● **The problem**
Present the data once more in exactly its original form.

● **Material**
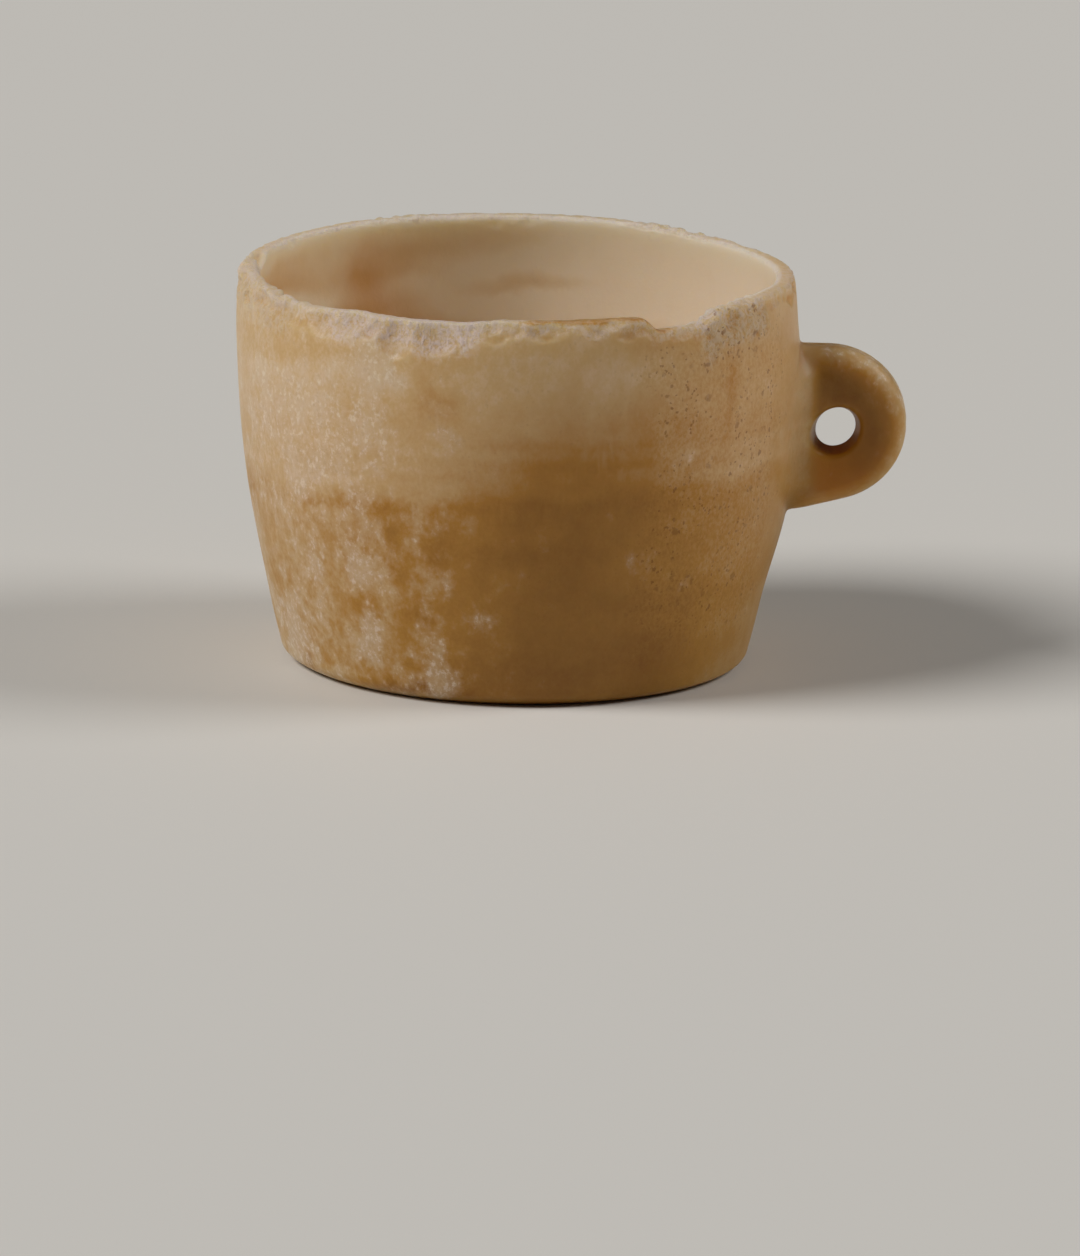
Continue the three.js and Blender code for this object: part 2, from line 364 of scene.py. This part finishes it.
CRUSHED = [  # whitened stretches of the rim: from, to, ramp, how far down, strength
    (-148, -132, 7, 2.4, 0.6),
    (-132, -119, 4, 4.2, 0.9),
    (-118, -108, 4, 5.0, 0.95),
    (-108, -98, 2.5, 4.6, 1.0),
    (-96, -82, 3, 2.4, 0.7),
    (-80, -62, 3, 2.6, 0.55),
    (-49.5, -47, 1.2, 1.7, 0.9),
    (-24, 8, 8, 1.0, 0.35),
    (22, 60, 10, 1.6, 0.4),
    (82, 108, 8, 2.6, 0.5),
    (135, 165, 8, 1.8, 0.5),
]
GRAINY = [  # crumbling stretches of the rim, in the same terms
    (-176, -146, 6, 6.0, 1.0),
    (-47, -28, 3, 6.5, 1.0),
    (44, 62, 5, 3.0, 0.7),
    (112, 124, 4, 3.5, 0.6),
]
WEATHERED = [(-46, -28, 3, 6.5, 1.0)]
AMBER_AND_SHADE_PATCHES = [  # angle, height, half width, half height, strength
    (-121.7, 26, 6, 2, 0.12),
    (-116, 20.5, 1.6, 5, 0.15),
    (-107, 20.5, 2.5, 2, 0.15),
    (-111, 11.8, 2.4, 2.8, 0.18),
    (-126, 12, 2.2, 3, 0.12),
    (-150, 2.2, 1.5, 1, 0.3),
    (-115, 2, 8, 1.2, 0.3),
    # partly amber stone and partly painted shade, where the front of the cup lies out of the lamps' light
    (-82, 19, 14, 12, 0.28),
    (-40, 41, 1.3, 5, 0.14),
    (-106, 41.5, 2.6, 4, 0.17),
    (-169, 25, 2.5, 3, 0.3),
    # these three, across the front and low at its right, are partly amber stone and partly painted shade,
    # darkest towards the base
    (-74, 33, 13, 6, 0.3),
    (-86, -3, 17, 13, 0.42),
    (-54, 7, 9, 8, 0.16),
    (60, 18, 9, 8, 0.4),
    (90, 30, 6, 5, 0.3),
    (140, 26, 7, 8, 0.3),
    (110, 8, 8, 5, 0.4),
]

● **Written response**
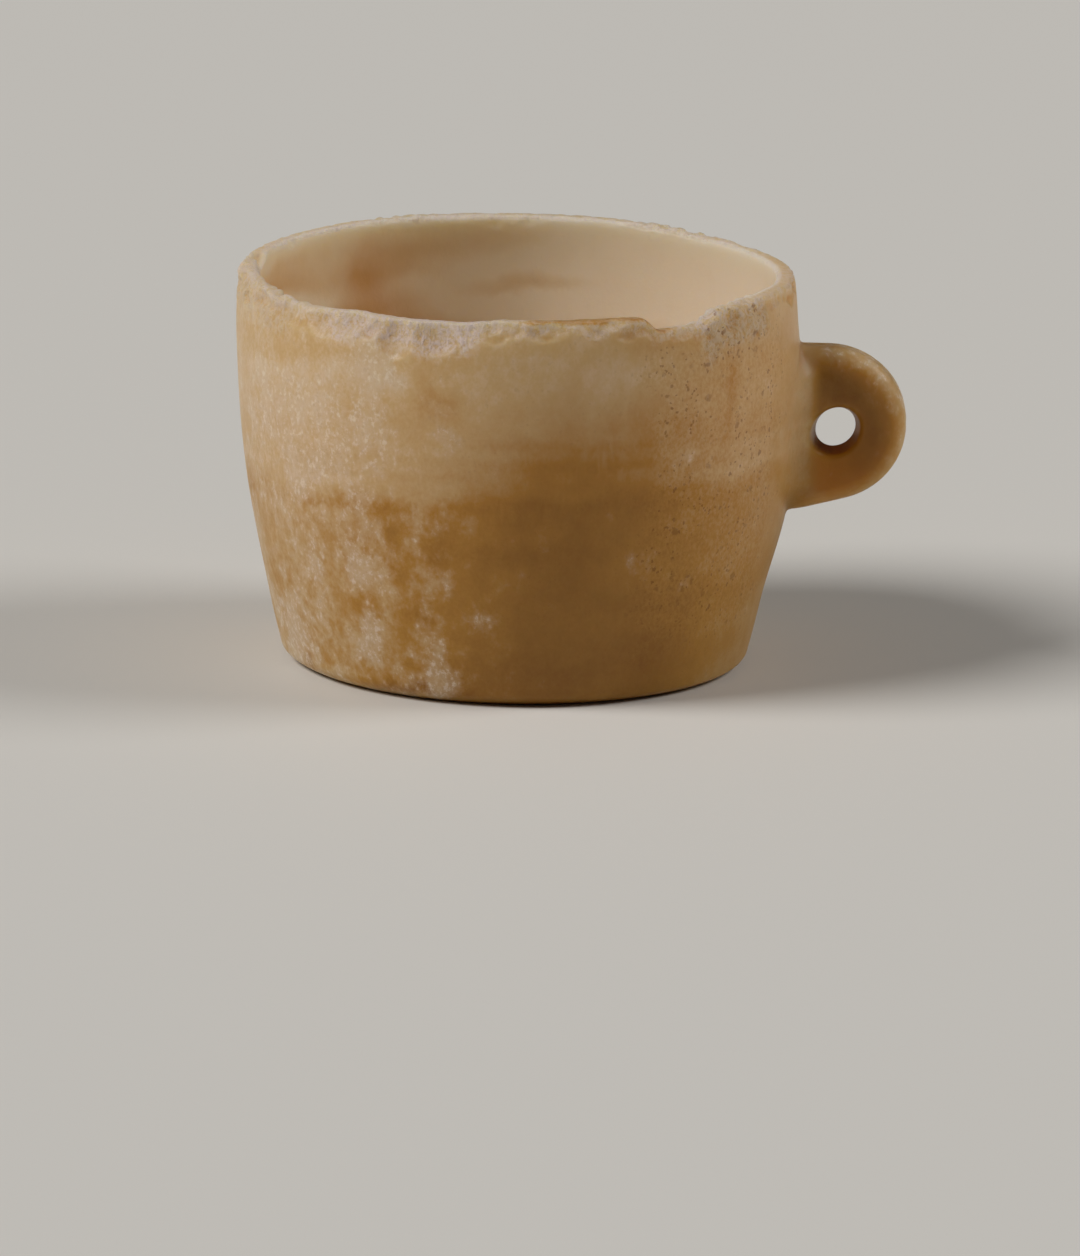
Continue the three.js and Blender code for this object: part 2, from line 364 of scene.py. This part finishes it.
CRUSHED = [  # whitened stretches of the rim: from, to, ramp, how far down, strength
    (-148, -132, 7, 2.4, 0.6),
    (-132, -119, 4, 4.2, 0.9),
    (-118, -108, 4, 5.0, 0.95),
    (-108, -98, 2.5, 4.6, 1.0),
    (-96, -82, 3, 2.4, 0.7),
    (-80, -62, 3, 2.6, 0.55),
    (-49.5, -47, 1.2, 1.7, 0.9),
    (-24, 8, 8, 1.0, 0.35),
    (22, 60, 10, 1.6, 0.4),
    (82, 108, 8, 2.6, 0.5),
    (135, 165, 8, 1.8, 0.5),
]
GRAINY = [  # crumbling stretches of the rim, in the same terms
    (-176, -146, 6, 6.0, 1.0),
    (-47, -28, 3, 6.5, 1.0),
    (44, 62, 5, 3.0, 0.7),
    (112, 124, 4, 3.5, 0.6),
]
WEATHERED = [(-46, -28, 3, 6.5, 1.0)]
AMBER_AND_SHADE_PATCHES = [  # angle, height, half width, half height, strength
    (-121.7, 26, 6, 2, 0.12),
    (-116, 20.5, 1.6, 5, 0.15),
    (-107, 20.5, 2.5, 2, 0.15),
    (-111, 11.8, 2.4, 2.8, 0.18),
    (-126, 12, 2.2, 3, 0.12),
    (-150, 2.2, 1.5, 1, 0.3),
    (-115, 2, 8, 1.2, 0.3),
    # partly amber stone and partly painted shade, where the front of the cup lies out of the lamps' light
    (-82, 19, 14, 12, 0.28),
    (-40, 41, 1.3, 5, 0.14),
    (-106, 41.5, 2.6, 4, 0.17),
    (-169, 25, 2.5, 3, 0.3),
    # these three, across the front and low at its right, are partly amber stone and partly painted shade,
    # darkest towards the base
    (-74, 33, 13, 6, 0.3),
    (-86, -3, 17, 13, 0.42),
    (-54, 7, 9, 8, 0.16),
    (60, 18, 9, 8, 0.4),
    (90, 30, 6, 5, 0.3),
    (140, 26, 7, 8, 0.3),
    (110, 8, 8, 5, 0.4),
]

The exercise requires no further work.